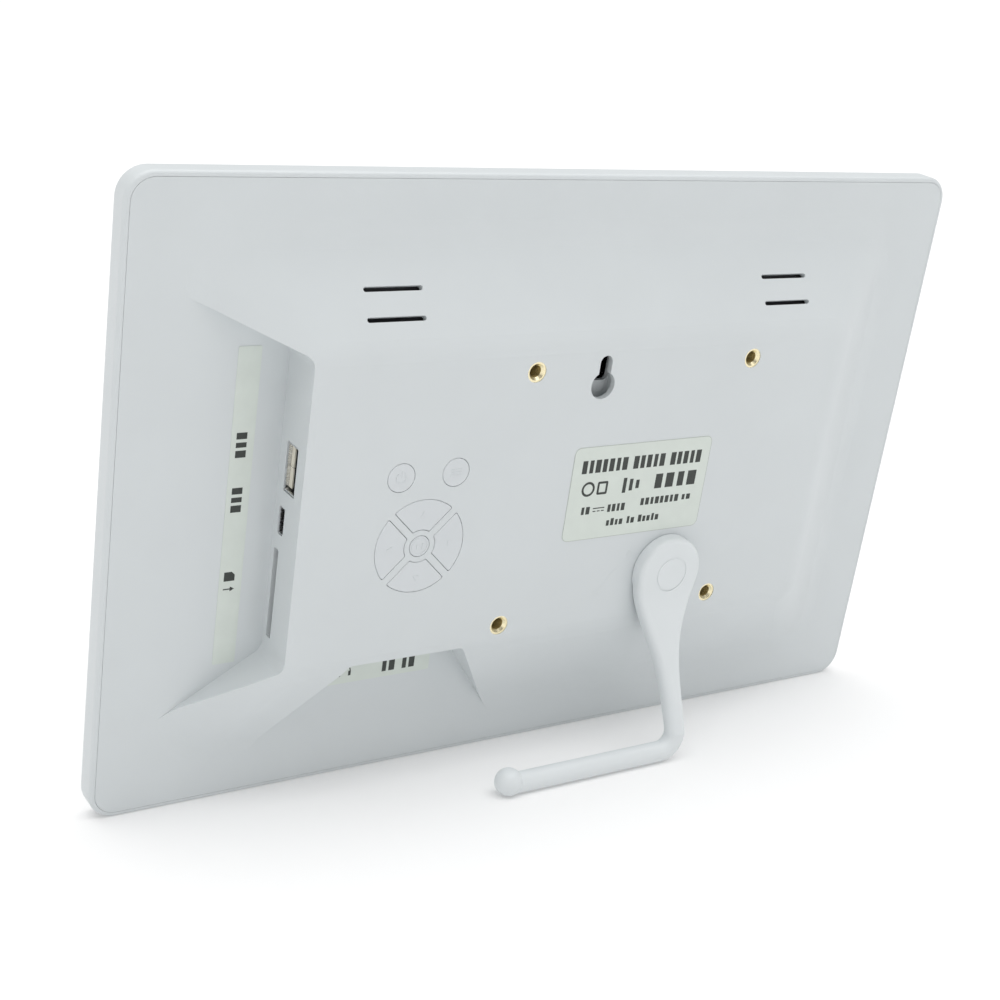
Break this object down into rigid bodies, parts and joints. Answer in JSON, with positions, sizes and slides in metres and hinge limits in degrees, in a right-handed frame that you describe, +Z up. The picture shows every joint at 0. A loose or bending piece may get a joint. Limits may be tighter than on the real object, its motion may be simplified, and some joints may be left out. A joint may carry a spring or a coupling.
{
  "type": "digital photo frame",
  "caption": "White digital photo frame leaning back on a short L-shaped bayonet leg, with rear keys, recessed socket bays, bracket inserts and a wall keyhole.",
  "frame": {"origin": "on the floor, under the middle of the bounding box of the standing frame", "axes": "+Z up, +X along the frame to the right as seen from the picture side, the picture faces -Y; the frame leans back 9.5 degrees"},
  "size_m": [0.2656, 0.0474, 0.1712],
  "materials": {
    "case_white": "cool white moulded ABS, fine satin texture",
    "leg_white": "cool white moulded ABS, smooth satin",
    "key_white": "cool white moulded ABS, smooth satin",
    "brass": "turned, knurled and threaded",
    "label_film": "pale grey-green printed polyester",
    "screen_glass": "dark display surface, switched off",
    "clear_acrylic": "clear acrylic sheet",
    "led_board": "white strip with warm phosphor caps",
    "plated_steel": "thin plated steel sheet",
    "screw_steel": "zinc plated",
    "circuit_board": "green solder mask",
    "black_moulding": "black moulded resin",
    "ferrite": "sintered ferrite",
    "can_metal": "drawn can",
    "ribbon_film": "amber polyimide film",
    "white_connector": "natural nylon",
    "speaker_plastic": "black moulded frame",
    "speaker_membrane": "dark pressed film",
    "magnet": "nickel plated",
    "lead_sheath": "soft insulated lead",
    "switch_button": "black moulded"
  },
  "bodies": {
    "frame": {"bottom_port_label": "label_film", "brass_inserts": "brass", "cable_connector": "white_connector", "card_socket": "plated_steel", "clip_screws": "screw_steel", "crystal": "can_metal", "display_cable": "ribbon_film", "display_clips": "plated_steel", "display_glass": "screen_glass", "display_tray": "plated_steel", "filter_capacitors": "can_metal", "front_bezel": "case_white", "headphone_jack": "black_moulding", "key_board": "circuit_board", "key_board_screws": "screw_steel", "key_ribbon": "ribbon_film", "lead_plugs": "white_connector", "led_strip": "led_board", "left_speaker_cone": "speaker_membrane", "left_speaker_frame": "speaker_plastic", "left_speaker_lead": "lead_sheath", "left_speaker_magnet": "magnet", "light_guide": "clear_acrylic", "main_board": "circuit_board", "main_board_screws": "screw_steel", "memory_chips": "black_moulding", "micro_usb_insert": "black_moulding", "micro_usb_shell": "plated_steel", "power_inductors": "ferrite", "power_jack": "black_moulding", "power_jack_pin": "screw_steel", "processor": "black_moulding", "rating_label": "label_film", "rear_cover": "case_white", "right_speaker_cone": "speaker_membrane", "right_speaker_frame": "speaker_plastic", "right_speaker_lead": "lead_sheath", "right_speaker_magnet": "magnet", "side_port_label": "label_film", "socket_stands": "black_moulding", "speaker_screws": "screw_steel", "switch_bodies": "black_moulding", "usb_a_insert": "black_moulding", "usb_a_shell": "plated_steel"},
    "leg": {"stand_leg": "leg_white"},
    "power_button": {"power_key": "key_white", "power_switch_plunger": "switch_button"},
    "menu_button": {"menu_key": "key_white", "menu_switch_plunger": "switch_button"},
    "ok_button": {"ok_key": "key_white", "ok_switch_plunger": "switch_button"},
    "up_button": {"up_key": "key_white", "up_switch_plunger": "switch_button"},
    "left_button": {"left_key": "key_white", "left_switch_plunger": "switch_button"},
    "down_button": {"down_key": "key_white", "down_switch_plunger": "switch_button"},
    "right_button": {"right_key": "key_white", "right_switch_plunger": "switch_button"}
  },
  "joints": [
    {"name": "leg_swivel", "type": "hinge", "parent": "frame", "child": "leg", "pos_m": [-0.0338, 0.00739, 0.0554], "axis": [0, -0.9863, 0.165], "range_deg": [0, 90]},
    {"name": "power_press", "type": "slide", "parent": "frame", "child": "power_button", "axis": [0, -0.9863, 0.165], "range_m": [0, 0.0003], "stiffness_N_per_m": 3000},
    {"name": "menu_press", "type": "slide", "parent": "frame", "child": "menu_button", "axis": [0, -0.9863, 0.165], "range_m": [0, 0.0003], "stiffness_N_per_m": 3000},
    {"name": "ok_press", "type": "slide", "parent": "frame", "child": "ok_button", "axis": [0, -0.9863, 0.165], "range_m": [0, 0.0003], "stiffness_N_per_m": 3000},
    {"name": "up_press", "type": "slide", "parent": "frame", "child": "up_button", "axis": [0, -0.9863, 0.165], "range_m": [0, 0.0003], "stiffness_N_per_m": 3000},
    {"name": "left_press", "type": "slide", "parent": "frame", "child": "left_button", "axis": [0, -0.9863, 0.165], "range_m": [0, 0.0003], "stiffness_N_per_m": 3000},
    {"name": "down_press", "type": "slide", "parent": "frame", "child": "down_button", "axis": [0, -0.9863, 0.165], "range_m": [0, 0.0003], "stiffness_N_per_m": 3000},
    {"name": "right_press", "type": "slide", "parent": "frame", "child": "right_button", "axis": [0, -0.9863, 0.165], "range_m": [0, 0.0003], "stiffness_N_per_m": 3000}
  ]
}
═══
▶ [What is expected]
Write the complete data out, exactly as above.

▶ [Task result]
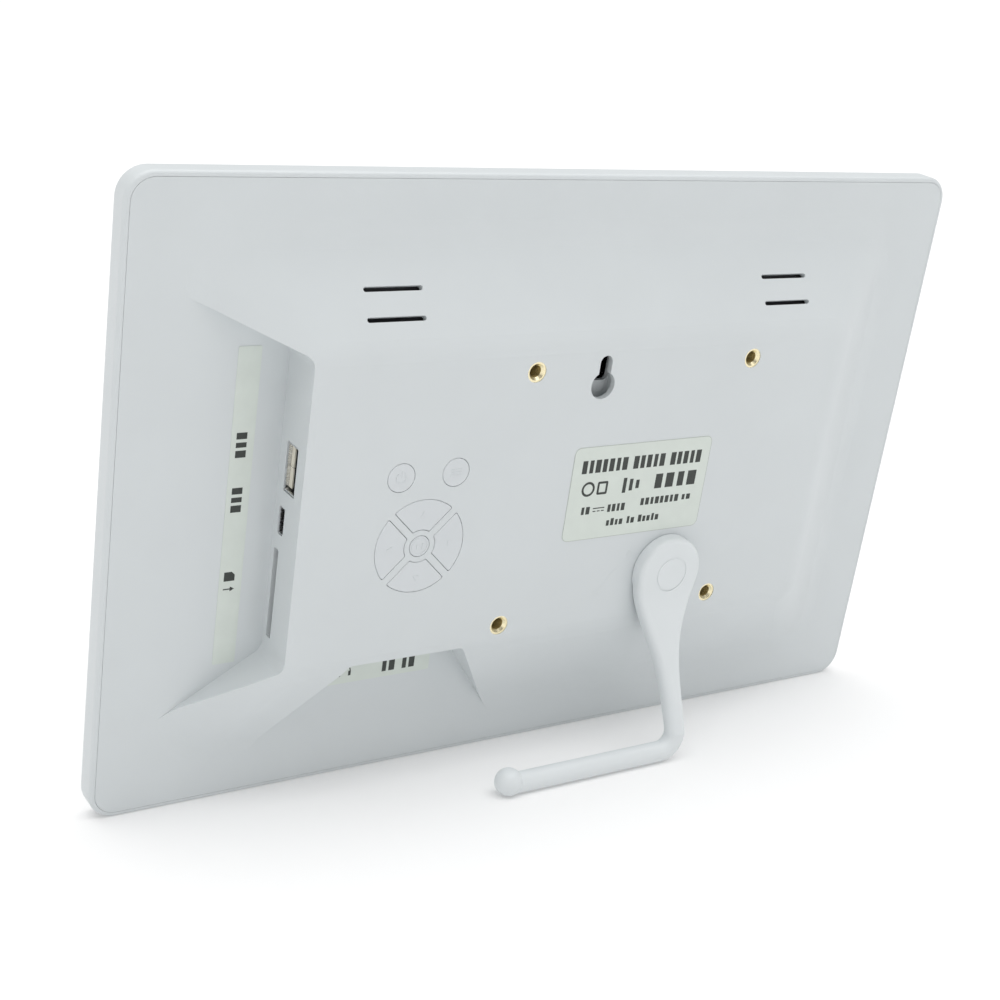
Break this object down into rigid bodies, parts and joints. Answer in JSON, with positions, sizes and slides in metres and hinge limits in degrees, in a right-handed frame that you describe, +Z up. The picture shows every joint at 0. A loose or bending piece may get a joint. Limits may be tighter than on the real object, its motion may be simplified, and some joints may be left out. A joint may carry a spring or a coupling.
{
  "type": "digital photo frame",
  "caption": "White digital photo frame leaning back on a short L-shaped bayonet leg, with rear keys, recessed socket bays, bracket inserts and a wall keyhole.",
  "frame": {"origin": "on the floor, under the middle of the bounding box of the standing frame", "axes": "+Z up, +X along the frame to the right as seen from the picture side, the picture faces -Y; the frame leans back 9.5 degrees"},
  "size_m": [0.2656, 0.0474, 0.1712],
  "materials": {
    "case_white": "cool white moulded ABS, fine satin texture",
    "leg_white": "cool white moulded ABS, smooth satin",
    "key_white": "cool white moulded ABS, smooth satin",
    "brass": "turned, knurled and threaded",
    "label_film": "pale grey-green printed polyester",
    "screen_glass": "dark display surface, switched off",
    "clear_acrylic": "clear acrylic sheet",
    "led_board": "white strip with warm phosphor caps",
    "plated_steel": "thin plated steel sheet",
    "screw_steel": "zinc plated",
    "circuit_board": "green solder mask",
    "black_moulding": "black moulded resin",
    "ferrite": "sintered ferrite",
    "can_metal": "drawn can",
    "ribbon_film": "amber polyimide film",
    "white_connector": "natural nylon",
    "speaker_plastic": "black moulded frame",
    "speaker_membrane": "dark pressed film",
    "magnet": "nickel plated",
    "lead_sheath": "soft insulated lead",
    "switch_button": "black moulded"
  },
  "bodies": {
    "frame": {"bottom_port_label": "label_film", "brass_inserts": "brass", "cable_connector": "white_connector", "card_socket": "plated_steel", "clip_screws": "screw_steel", "crystal": "can_metal", "display_cable": "ribbon_film", "display_clips": "plated_steel", "display_glass": "screen_glass", "display_tray": "plated_steel", "filter_capacitors": "can_metal", "front_bezel": "case_white", "headphone_jack": "black_moulding", "key_board": "circuit_board", "key_board_screws": "screw_steel", "key_ribbon": "ribbon_film", "lead_plugs": "white_connector", "led_strip": "led_board", "left_speaker_cone": "speaker_membrane", "left_speaker_frame": "speaker_plastic", "left_speaker_lead": "lead_sheath", "left_speaker_magnet": "magnet", "light_guide": "clear_acrylic", "main_board": "circuit_board", "main_board_screws": "screw_steel", "memory_chips": "black_moulding", "micro_usb_insert": "black_moulding", "micro_usb_shell": "plated_steel", "power_inductors": "ferrite", "power_jack": "black_moulding", "power_jack_pin": "screw_steel", "processor": "black_moulding", "rating_label": "label_film", "rear_cover": "case_white", "right_speaker_cone": "speaker_membrane", "right_speaker_frame": "speaker_plastic", "right_speaker_lead": "lead_sheath", "right_speaker_magnet": "magnet", "side_port_label": "label_film", "socket_stands": "black_moulding", "speaker_screws": "screw_steel", "switch_bodies": "black_moulding", "usb_a_insert": "black_moulding", "usb_a_shell": "plated_steel"},
    "leg": {"stand_leg": "leg_white"},
    "power_button": {"power_key": "key_white", "power_switch_plunger": "switch_button"},
    "menu_button": {"menu_key": "key_white", "menu_switch_plunger": "switch_button"},
    "ok_button": {"ok_key": "key_white", "ok_switch_plunger": "switch_button"},
    "up_button": {"up_key": "key_white", "up_switch_plunger": "switch_button"},
    "left_button": {"left_key": "key_white", "left_switch_plunger": "switch_button"},
    "down_button": {"down_key": "key_white", "down_switch_plunger": "switch_button"},
    "right_button": {"right_key": "key_white", "right_switch_plunger": "switch_button"}
  },
  "joints": [
    {"name": "leg_swivel", "type": "hinge", "parent": "frame", "child": "leg", "pos_m": [-0.0338, 0.00739, 0.0554], "axis": [0, -0.9863, 0.165], "range_deg": [0, 90]},
    {"name": "power_press", "type": "slide", "parent": "frame", "child": "power_button", "axis": [0, -0.9863, 0.165], "range_m": [0, 0.0003], "stiffness_N_per_m": 3000},
    {"name": "menu_press", "type": "slide", "parent": "frame", "child": "menu_button", "axis": [0, -0.9863, 0.165], "range_m": [0, 0.0003], "stiffness_N_per_m": 3000},
    {"name": "ok_press", "type": "slide", "parent": "frame", "child": "ok_button", "axis": [0, -0.9863, 0.165], "range_m": [0, 0.0003], "stiffness_N_per_m": 3000},
    {"name": "up_press", "type": "slide", "parent": "frame", "child": "up_button", "axis": [0, -0.9863, 0.165], "range_m": [0, 0.0003], "stiffness_N_per_m": 3000},
    {"name": "left_press", "type": "slide", "parent": "frame", "child": "left_button", "axis": [0, -0.9863, 0.165], "range_m": [0, 0.0003], "stiffness_N_per_m": 3000},
    {"name": "down_press", "type": "slide", "parent": "frame", "child": "down_button", "axis": [0, -0.9863, 0.165], "range_m": [0, 0.0003], "stiffness_N_per_m": 3000},
    {"name": "right_press", "type": "slide", "parent": "frame", "child": "right_button", "axis": [0, -0.9863, 0.165], "range_m": [0, 0.0003], "stiffness_N_per_m": 3000}
  ]
}